Everyone laughing, joking, eating their dinners and singing.
On Sundays the Salvation Army used to come down and play music up and down the platform.
‘We caught everything going down there – scabies, head lice, you name it. You couldn’t take proper baths.
Occasionally we’d go to York Hall baths and pay sixpence for a bath.
You’d have an individual cubicle and shout “more hot water in number six” to the lady attendant.
Despite this, you were never really clean during the Blitz.
‘As the Blitz waged on, we tried more stations, from Liverpool Station right up to Oxford Circus. I must have slept on every platform on the Central Line!’
Dee
‘I wouldn’t have missed the Blitz for anything. Perhaps because I was young and full of spirit and youthful bravado, but it all felt like a great big adventure to me. I loved the camaraderie, the sense of us against them.

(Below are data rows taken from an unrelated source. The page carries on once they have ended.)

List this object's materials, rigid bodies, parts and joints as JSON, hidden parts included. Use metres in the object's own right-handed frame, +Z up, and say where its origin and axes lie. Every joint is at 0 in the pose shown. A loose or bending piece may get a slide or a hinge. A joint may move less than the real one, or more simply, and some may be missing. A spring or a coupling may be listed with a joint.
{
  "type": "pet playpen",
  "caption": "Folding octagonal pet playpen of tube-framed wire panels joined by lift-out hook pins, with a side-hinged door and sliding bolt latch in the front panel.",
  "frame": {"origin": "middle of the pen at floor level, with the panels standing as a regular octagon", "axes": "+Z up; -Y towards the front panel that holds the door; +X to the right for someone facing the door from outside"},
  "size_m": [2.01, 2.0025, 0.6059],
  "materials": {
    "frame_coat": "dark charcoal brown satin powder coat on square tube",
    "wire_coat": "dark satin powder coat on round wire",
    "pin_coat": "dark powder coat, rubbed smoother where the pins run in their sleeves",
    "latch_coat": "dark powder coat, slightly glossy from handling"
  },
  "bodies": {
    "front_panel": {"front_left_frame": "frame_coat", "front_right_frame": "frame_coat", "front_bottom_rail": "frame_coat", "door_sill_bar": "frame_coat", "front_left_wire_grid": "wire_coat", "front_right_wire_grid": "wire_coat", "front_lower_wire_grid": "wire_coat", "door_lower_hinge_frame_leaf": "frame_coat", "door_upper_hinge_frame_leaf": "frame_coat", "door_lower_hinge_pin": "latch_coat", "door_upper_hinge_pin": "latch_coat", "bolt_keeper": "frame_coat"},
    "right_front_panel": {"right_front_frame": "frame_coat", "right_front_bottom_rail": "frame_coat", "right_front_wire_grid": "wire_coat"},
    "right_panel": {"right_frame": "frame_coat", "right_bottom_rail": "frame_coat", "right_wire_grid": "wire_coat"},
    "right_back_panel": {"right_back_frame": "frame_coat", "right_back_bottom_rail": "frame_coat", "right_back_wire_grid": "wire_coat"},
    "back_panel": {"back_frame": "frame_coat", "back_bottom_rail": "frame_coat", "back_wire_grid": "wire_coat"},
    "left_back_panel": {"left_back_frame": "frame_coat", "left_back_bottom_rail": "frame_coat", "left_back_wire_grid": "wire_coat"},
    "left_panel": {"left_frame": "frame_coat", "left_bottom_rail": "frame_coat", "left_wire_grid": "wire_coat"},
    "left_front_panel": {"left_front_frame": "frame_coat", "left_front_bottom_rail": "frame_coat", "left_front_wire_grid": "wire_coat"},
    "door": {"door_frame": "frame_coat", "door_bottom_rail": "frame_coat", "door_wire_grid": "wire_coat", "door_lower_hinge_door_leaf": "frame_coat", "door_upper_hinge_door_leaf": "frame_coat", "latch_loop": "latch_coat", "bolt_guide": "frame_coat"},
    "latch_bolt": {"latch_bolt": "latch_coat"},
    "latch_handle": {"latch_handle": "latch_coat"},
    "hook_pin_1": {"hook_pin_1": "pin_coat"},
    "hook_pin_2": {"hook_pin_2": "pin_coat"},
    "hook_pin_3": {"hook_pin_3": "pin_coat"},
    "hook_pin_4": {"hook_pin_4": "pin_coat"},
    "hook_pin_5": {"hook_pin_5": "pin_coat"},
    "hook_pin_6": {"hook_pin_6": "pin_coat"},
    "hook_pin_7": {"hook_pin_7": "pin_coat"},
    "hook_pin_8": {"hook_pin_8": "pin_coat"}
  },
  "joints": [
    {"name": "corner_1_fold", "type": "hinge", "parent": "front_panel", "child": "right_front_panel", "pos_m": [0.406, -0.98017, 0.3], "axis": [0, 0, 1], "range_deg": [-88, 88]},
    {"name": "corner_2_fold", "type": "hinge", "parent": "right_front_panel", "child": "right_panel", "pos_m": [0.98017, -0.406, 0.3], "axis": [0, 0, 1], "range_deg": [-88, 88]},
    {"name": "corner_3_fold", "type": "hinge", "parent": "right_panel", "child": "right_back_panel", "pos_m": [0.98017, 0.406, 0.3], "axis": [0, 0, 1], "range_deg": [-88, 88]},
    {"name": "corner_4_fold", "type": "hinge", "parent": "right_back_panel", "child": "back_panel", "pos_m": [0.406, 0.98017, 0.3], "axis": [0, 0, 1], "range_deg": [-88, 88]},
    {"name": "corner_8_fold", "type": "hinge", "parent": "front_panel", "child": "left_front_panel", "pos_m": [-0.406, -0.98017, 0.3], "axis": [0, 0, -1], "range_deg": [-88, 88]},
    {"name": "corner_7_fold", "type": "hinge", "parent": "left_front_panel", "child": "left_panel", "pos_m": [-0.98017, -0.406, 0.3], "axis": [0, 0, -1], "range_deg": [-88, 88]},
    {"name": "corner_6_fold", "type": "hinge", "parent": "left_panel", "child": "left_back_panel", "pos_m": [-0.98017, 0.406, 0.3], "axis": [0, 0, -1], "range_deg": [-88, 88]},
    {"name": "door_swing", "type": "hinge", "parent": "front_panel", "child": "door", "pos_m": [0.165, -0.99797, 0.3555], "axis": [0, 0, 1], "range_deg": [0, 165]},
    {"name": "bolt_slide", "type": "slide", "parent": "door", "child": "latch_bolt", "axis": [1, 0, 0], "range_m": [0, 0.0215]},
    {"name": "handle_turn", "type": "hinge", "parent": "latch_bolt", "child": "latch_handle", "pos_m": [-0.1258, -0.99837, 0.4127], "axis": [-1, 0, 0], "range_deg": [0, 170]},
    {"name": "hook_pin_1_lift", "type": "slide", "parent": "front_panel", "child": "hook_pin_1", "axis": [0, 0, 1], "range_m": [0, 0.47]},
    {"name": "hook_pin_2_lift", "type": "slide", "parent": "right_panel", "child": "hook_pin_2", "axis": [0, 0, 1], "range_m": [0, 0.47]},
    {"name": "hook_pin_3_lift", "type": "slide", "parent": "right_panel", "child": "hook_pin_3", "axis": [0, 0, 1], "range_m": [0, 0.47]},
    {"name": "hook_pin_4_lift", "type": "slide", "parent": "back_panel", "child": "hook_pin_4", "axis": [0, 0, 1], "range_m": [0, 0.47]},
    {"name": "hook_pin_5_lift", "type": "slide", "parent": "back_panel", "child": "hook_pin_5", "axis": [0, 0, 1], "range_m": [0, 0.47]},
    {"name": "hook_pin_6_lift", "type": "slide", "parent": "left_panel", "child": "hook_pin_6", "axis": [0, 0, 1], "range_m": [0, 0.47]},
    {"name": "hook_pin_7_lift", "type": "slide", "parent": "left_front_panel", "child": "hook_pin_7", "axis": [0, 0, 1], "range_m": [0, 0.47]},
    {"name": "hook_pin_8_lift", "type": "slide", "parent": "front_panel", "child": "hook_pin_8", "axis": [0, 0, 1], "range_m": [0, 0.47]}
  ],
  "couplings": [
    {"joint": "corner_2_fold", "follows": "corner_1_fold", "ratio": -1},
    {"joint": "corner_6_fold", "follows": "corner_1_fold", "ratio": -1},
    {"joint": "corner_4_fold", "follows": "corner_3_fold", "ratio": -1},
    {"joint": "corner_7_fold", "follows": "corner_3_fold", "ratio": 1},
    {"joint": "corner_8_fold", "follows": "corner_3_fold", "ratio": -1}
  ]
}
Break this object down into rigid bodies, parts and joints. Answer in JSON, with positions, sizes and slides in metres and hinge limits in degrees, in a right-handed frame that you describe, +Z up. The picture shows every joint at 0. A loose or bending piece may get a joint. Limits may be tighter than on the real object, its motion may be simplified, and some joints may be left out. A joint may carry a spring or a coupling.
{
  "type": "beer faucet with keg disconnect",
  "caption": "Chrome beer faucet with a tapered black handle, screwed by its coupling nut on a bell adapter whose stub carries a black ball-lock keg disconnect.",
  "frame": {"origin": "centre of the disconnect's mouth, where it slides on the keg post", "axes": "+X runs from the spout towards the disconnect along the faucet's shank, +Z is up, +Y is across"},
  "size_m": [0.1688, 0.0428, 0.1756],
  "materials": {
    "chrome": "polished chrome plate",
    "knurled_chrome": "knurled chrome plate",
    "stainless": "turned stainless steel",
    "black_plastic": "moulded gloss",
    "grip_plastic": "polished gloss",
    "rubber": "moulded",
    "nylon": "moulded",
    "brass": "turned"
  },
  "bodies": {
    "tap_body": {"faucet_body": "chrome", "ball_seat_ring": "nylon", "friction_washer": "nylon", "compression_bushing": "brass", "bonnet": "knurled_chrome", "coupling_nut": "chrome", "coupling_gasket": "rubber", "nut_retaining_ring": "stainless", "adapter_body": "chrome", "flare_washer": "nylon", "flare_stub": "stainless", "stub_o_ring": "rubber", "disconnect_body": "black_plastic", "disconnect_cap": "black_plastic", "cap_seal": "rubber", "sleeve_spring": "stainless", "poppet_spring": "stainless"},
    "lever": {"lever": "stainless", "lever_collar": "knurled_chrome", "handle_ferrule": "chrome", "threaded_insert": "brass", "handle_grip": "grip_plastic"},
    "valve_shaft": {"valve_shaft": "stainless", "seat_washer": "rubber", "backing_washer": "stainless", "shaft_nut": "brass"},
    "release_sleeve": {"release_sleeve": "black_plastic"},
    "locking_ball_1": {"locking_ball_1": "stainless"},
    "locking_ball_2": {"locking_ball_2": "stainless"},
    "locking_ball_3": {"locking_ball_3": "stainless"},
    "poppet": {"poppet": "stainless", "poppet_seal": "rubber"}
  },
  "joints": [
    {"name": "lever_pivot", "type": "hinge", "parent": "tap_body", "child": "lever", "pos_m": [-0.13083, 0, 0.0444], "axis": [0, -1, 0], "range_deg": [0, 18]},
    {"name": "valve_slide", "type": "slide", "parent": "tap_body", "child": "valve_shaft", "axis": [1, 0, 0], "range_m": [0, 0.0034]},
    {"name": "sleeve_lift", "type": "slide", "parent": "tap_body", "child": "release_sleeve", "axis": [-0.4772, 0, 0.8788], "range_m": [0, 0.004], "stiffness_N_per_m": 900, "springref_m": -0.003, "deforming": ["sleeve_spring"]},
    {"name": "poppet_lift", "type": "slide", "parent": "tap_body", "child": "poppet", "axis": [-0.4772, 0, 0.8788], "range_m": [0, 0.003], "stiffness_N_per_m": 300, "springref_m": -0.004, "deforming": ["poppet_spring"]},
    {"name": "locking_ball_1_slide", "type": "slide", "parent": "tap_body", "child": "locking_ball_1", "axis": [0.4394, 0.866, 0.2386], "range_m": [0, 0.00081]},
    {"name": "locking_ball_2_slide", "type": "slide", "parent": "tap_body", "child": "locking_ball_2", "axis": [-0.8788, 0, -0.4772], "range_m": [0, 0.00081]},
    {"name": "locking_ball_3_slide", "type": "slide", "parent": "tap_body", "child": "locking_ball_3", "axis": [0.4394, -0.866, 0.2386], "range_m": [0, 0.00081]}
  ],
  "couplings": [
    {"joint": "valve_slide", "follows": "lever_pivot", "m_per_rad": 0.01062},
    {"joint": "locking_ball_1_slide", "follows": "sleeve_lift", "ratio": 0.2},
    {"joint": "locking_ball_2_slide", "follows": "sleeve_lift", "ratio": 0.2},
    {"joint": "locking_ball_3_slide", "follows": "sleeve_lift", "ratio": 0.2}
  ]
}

‘I was working as a typist in a city firm at the time. Every time the sirens went off, the boss would make us lug our typewriters down to the basement in case they got damaged during the raid. Great big heavy things they were. I didn’t want to get killed because I’d been looking after someone else’s office equipment, so one day during a raid I stood up to him and refused.
“It’s their typewriters, not ours,” I told the office girls in a great gesture of defiance.
He sacked me! That experience taught me to stand up for myself in life. ’
Dot
‘One shouldn’t laugh but there were some, albeit unintentional, funny moments during the Blitz. I was fourteen and working in a garment factory in Hackney, East London at the time.
‘Every night I sheltered in a huge basement under a school near my home in Bethnal Green. One evening, coming home from work, myself and a friend got caught short when the sirens went off so we dived into the nearest brick street shelter.